# [RAW RECORDS]
>> START

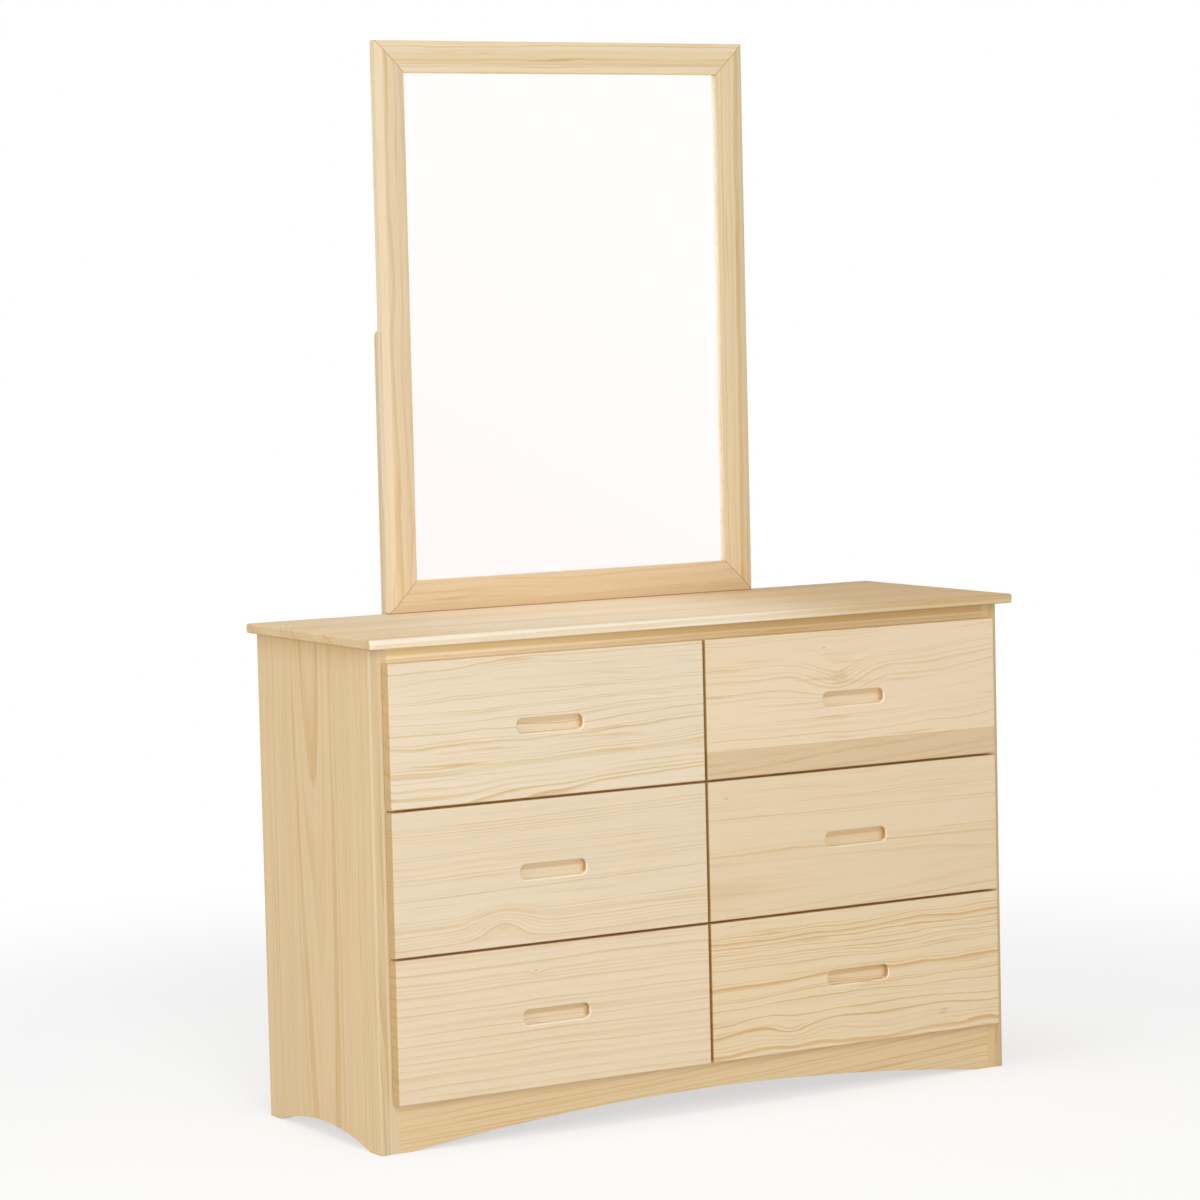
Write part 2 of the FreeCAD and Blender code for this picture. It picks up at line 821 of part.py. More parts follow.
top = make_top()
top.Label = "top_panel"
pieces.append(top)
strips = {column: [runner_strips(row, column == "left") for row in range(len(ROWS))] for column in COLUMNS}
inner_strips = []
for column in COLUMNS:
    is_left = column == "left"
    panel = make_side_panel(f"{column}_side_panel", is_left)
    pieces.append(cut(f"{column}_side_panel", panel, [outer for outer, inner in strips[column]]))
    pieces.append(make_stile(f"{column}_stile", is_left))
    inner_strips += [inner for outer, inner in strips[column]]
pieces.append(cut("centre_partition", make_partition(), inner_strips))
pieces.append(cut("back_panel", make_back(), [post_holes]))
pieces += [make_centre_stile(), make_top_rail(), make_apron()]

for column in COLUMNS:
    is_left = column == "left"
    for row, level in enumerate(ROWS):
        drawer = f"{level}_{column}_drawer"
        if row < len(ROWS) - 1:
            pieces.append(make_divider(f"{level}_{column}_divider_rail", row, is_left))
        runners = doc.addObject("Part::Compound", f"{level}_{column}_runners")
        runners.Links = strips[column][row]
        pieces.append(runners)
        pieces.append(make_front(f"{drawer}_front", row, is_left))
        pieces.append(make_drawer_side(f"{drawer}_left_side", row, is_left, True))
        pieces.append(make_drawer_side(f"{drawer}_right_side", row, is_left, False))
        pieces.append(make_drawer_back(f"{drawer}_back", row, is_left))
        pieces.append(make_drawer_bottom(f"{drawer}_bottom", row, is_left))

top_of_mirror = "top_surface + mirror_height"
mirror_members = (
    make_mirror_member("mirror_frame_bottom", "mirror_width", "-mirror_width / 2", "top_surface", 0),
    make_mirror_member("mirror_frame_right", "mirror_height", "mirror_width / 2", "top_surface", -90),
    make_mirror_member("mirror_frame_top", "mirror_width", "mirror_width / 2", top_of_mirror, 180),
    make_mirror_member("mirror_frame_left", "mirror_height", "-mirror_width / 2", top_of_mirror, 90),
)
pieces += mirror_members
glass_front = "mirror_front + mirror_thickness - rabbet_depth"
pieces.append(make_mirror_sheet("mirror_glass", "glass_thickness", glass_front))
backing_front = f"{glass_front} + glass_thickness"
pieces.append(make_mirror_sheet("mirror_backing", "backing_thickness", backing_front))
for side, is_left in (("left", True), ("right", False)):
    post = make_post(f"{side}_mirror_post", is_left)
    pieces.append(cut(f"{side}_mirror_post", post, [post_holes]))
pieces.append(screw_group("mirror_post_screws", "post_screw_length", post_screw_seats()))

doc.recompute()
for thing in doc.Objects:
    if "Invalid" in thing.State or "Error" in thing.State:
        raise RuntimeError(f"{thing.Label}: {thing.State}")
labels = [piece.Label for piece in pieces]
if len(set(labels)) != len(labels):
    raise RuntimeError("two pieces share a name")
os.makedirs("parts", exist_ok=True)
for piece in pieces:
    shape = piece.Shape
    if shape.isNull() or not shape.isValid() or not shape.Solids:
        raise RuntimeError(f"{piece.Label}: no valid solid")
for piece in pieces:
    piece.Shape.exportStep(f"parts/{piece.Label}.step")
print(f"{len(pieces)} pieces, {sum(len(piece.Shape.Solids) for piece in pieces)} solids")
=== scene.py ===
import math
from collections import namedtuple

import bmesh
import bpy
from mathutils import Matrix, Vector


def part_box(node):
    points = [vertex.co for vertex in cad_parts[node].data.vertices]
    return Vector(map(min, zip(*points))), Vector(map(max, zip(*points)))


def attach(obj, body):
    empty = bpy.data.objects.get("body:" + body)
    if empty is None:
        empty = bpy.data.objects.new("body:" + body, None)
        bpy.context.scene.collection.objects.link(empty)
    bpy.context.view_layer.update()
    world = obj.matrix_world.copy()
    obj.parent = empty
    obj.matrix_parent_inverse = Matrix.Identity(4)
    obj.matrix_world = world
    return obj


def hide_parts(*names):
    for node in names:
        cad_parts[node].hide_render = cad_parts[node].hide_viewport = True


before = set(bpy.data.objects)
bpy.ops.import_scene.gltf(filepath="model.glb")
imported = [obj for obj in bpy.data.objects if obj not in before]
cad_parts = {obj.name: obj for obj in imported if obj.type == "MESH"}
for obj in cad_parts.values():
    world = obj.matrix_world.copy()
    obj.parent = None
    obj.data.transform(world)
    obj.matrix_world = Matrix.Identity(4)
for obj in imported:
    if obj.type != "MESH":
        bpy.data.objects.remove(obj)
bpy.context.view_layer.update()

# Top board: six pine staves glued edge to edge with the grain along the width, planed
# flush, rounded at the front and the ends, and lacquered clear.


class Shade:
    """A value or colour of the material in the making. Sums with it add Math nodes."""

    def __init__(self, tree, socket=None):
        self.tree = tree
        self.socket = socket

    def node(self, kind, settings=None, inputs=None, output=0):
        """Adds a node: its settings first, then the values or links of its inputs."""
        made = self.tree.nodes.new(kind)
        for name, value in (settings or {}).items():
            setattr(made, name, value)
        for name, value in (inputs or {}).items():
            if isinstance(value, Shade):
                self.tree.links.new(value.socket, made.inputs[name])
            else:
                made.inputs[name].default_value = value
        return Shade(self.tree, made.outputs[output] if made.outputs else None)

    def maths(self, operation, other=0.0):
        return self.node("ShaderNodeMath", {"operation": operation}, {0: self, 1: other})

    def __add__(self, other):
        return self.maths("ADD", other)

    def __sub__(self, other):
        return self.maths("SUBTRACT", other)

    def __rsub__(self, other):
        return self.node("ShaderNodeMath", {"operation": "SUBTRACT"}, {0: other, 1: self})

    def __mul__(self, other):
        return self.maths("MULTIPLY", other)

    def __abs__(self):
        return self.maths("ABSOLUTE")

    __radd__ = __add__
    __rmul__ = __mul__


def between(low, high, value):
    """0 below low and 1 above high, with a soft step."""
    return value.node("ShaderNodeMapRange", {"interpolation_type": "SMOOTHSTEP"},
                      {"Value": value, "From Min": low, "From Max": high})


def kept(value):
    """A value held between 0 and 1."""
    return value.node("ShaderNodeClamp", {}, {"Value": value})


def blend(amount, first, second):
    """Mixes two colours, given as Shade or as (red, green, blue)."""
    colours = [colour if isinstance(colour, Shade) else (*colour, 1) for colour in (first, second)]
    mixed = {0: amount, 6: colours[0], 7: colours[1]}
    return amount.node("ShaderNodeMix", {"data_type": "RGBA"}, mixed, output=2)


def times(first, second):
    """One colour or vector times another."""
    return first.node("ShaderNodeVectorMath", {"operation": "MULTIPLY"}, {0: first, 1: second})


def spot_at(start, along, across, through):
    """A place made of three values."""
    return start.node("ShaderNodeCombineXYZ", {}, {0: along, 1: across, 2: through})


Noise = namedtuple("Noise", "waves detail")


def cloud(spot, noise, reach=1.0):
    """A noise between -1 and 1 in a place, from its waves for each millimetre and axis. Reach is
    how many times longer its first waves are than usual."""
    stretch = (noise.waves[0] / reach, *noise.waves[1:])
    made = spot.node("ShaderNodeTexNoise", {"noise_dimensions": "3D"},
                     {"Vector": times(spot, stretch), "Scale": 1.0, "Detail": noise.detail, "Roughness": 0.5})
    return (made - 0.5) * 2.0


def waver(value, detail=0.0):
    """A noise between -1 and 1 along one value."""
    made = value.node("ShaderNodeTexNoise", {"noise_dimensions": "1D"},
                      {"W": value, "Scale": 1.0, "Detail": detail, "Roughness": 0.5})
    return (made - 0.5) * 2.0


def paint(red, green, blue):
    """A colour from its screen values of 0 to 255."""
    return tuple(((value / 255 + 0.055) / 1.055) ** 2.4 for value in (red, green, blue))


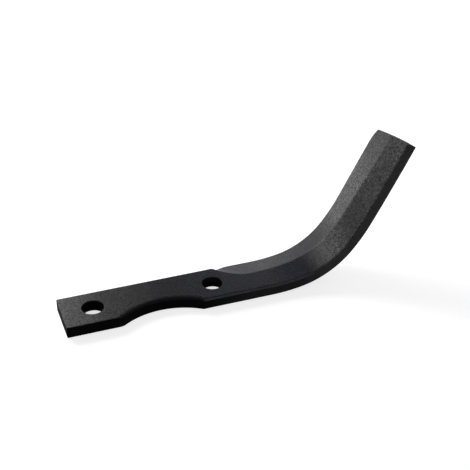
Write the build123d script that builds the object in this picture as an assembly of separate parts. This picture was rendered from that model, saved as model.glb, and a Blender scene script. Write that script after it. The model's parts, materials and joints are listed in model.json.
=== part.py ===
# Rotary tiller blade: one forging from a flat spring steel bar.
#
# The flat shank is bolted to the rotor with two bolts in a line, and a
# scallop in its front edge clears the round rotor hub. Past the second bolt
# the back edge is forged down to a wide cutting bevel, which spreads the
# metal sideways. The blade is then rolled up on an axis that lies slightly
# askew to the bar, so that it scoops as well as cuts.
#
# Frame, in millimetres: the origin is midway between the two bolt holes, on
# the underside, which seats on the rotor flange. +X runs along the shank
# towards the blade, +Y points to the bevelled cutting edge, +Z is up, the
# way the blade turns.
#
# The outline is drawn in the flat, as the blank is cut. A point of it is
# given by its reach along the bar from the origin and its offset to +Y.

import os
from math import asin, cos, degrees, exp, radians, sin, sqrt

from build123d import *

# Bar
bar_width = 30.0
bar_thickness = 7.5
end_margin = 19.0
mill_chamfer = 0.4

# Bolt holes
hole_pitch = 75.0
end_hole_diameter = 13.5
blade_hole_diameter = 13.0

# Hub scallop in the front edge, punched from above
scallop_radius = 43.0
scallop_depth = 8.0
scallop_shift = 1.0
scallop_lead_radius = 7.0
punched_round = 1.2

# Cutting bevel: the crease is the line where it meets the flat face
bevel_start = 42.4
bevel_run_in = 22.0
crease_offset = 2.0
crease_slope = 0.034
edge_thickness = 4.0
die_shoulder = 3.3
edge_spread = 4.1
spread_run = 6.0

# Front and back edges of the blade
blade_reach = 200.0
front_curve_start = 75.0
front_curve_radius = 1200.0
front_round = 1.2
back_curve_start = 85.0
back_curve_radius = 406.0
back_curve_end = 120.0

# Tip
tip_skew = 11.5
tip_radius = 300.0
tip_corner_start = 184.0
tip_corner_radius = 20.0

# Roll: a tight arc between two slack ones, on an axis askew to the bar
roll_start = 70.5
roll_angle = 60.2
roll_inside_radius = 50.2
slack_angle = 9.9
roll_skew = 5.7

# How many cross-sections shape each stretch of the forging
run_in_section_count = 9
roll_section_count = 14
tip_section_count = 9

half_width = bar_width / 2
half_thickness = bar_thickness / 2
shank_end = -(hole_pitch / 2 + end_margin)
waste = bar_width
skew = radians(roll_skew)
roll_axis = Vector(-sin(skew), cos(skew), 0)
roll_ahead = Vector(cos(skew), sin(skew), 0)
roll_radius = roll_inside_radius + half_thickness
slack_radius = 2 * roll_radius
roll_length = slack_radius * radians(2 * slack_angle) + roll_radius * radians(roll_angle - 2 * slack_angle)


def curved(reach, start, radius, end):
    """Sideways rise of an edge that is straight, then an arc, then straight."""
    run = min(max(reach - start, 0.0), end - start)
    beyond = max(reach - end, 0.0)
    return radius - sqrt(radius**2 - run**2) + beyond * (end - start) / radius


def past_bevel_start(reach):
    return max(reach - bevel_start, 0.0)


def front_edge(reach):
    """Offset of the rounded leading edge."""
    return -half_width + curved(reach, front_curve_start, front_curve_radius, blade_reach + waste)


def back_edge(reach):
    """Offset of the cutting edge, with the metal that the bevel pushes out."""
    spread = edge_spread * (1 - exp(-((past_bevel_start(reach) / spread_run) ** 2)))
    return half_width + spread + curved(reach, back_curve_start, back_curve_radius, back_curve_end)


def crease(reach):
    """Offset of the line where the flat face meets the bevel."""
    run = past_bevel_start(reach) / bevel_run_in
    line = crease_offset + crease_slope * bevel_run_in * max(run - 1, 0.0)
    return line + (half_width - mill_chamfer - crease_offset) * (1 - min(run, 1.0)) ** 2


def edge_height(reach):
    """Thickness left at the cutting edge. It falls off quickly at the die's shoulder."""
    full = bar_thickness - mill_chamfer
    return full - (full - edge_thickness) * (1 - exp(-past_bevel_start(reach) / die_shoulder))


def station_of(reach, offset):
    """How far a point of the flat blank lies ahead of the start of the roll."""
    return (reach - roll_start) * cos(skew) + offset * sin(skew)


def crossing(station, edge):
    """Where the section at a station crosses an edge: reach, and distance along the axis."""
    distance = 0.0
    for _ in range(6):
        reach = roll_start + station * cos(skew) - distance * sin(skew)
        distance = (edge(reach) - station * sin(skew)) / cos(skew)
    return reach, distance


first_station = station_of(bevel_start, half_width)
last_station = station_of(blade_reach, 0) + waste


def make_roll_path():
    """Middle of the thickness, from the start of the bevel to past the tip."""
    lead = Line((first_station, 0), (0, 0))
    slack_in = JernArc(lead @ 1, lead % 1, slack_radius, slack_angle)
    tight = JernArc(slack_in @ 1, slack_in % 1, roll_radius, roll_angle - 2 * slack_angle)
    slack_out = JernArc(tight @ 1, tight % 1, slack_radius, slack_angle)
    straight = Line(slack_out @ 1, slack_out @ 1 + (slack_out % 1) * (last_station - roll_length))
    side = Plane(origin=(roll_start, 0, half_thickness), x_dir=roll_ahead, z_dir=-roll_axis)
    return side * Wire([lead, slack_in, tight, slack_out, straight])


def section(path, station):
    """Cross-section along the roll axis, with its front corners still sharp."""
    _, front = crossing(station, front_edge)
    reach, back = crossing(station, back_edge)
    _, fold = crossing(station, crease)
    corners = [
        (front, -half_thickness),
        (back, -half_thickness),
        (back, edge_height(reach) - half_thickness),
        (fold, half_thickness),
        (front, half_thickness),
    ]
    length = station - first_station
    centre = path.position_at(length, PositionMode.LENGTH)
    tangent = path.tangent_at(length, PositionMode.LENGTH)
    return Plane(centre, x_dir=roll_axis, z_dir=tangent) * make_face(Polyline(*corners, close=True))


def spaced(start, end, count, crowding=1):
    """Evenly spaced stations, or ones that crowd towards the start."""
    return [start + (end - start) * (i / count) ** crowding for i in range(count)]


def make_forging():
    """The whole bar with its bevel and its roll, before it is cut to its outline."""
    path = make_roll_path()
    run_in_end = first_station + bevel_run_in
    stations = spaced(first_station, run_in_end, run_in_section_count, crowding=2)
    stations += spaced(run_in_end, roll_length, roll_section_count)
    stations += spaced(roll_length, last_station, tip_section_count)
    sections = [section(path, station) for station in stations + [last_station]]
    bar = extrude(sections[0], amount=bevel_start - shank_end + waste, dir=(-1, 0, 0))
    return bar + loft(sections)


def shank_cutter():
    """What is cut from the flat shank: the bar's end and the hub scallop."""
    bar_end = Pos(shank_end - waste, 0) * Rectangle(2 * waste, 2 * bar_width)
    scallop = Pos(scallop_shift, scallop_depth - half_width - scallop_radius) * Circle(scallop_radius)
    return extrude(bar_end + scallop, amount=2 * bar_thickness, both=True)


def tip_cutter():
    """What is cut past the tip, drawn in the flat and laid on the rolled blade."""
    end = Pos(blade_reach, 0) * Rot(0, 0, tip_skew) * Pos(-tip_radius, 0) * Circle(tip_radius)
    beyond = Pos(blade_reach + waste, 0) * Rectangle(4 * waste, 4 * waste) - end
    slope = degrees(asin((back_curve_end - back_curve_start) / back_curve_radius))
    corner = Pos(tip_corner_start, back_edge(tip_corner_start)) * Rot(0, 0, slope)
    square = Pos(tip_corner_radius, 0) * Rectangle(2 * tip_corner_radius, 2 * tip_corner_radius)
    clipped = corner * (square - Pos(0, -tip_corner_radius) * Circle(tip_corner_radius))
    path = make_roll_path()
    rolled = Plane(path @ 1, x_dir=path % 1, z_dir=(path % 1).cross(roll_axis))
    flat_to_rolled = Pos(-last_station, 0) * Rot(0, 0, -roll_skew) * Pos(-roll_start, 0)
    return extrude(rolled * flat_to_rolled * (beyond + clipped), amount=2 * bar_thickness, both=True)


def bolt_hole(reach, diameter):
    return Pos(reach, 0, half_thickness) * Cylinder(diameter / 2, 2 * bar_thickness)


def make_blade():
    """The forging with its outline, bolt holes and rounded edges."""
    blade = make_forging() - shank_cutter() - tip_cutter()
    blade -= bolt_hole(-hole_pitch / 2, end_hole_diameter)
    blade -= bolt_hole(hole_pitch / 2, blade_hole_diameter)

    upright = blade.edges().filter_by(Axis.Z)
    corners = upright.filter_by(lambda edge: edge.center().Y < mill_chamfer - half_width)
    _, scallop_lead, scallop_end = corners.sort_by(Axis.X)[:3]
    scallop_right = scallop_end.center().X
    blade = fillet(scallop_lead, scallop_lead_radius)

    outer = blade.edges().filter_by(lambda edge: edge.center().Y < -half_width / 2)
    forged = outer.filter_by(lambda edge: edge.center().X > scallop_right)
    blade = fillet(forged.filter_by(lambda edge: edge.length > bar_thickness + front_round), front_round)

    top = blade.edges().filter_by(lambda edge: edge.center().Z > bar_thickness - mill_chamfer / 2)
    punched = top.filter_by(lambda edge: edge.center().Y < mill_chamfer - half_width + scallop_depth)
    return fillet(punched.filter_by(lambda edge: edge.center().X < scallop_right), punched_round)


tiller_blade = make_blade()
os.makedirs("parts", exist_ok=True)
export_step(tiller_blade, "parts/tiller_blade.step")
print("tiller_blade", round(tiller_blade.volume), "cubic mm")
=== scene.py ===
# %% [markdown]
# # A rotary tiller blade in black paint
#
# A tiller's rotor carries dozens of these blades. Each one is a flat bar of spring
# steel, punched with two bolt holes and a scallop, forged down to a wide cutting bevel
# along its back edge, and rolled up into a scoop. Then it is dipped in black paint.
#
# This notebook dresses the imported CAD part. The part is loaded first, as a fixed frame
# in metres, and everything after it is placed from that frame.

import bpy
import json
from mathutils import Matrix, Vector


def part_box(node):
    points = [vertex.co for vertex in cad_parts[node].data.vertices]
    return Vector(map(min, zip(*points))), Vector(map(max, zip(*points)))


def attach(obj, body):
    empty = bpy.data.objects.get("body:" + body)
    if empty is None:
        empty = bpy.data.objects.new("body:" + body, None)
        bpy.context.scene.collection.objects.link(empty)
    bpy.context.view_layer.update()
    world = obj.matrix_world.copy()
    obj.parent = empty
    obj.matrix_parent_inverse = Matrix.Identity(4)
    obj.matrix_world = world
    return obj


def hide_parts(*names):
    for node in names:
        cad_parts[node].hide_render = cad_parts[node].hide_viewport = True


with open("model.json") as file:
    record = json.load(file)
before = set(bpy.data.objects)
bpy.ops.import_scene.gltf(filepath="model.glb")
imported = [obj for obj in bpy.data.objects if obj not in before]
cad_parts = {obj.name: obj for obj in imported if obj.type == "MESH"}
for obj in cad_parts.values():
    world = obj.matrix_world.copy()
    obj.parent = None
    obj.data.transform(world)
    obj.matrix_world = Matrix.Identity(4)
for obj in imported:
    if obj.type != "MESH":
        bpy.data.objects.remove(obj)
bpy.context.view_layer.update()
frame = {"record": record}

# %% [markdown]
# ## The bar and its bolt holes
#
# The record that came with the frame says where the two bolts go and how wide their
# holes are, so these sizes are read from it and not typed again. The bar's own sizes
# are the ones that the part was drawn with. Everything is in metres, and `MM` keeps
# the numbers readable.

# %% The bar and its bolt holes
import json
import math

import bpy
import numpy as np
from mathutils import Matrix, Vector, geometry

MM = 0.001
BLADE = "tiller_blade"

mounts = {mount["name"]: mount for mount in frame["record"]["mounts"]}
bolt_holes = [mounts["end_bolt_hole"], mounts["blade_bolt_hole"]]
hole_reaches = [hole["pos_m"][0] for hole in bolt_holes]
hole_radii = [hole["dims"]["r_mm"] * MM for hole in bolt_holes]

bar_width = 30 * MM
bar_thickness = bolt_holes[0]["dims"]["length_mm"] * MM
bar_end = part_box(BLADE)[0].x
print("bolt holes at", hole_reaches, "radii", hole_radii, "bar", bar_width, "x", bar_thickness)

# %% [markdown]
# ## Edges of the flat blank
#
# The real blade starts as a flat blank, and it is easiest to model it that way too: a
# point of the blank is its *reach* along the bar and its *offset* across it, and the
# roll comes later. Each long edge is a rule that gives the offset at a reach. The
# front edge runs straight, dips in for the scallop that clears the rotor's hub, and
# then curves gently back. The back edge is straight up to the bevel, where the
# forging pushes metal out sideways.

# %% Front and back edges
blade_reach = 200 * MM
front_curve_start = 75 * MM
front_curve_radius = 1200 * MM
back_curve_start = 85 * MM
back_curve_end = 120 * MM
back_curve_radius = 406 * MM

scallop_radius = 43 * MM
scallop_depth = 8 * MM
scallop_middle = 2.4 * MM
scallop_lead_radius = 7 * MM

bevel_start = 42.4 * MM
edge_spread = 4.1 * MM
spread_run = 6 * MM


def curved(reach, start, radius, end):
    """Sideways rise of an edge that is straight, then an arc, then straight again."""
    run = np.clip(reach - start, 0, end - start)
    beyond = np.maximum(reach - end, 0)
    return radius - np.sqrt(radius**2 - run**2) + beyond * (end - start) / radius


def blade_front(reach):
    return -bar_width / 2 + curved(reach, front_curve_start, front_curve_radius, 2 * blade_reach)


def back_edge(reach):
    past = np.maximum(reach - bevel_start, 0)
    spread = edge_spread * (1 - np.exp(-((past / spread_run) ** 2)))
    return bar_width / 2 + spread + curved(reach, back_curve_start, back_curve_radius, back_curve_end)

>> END

# [PROBLEM DETAILS]
Return each line where "json" shows up.

# [SOLUTION FOR THIS PROBLEM]
Write the build123d script that builds the object in this picture as an assembly of separate parts. This picture was rendered from that model, saved as model.glb, and a Blender scene script. Write that script after it. The model's parts, materials and joints are listed in model.json.
import json
with open("model.json") as file:
    record = json.load(file)
import json